Tom Miles writes:  The Doha round originally aimed to bolster developing countries, but the economic rise of China, India and Brazil, and the deepening negotiating quagmire led to Washington and Brussels losing interest and all but giving up on meeting the demands of Beijing and New Delhi.

None of the “BRIC” economies’ trade ministers will take part in Saturday’s meeting, which is to be hosted by Switzerland.

In the end, the Doha round went out with a whimper rather than a bang, the WTO acknowledging “different views on how to address the negotiations”.

That admission turned the tables on India and others who hoped to veto any move away from Doha, and gave the advantage to the U.S.-led camp who favor new avenues of trade reform.

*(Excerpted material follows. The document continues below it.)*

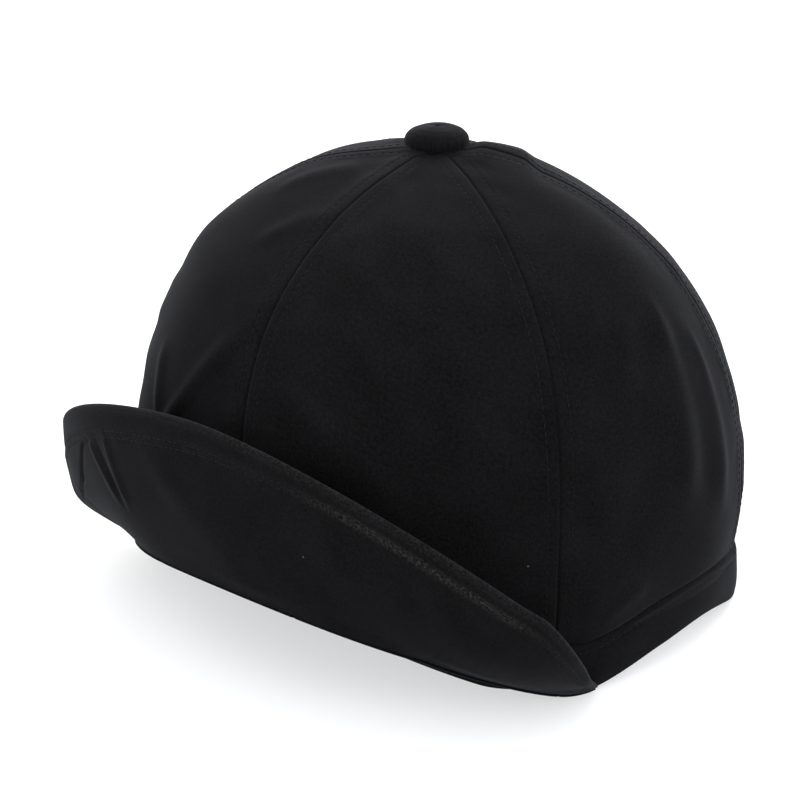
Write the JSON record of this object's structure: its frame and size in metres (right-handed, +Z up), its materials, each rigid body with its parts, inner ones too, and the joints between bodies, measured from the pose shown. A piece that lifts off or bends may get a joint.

“(Doha) may be a zombie, but the WTO negotiating arm, in its new dress, is alive and well,” wrote Gary Clyde Hufbauer, a senior fellow at the Peterson Institute thinktank.

After 14 years of being stuck, nobody is rushing back into grand negotiations, but there is scope for a subset of members to pursue smaller deals in areas that are not covered by the original 1995 WTO rulebook, diplomats say.

“Anybody who has an issue that they are seeking a solution for should start having conversations and testing ideas and reaching out to potential allies and beginning to understand the concerns of opponents,” said U.S. Ambassador to the WTO Michael Punke.

Bringing talks to the WTO could reopen the risk of a veto by Doha die-hards, but trade experts say the alternative — seeing all trading rules being written outside the WTO, in deals like the Trans-Pacific Partnership — might be even less palatable.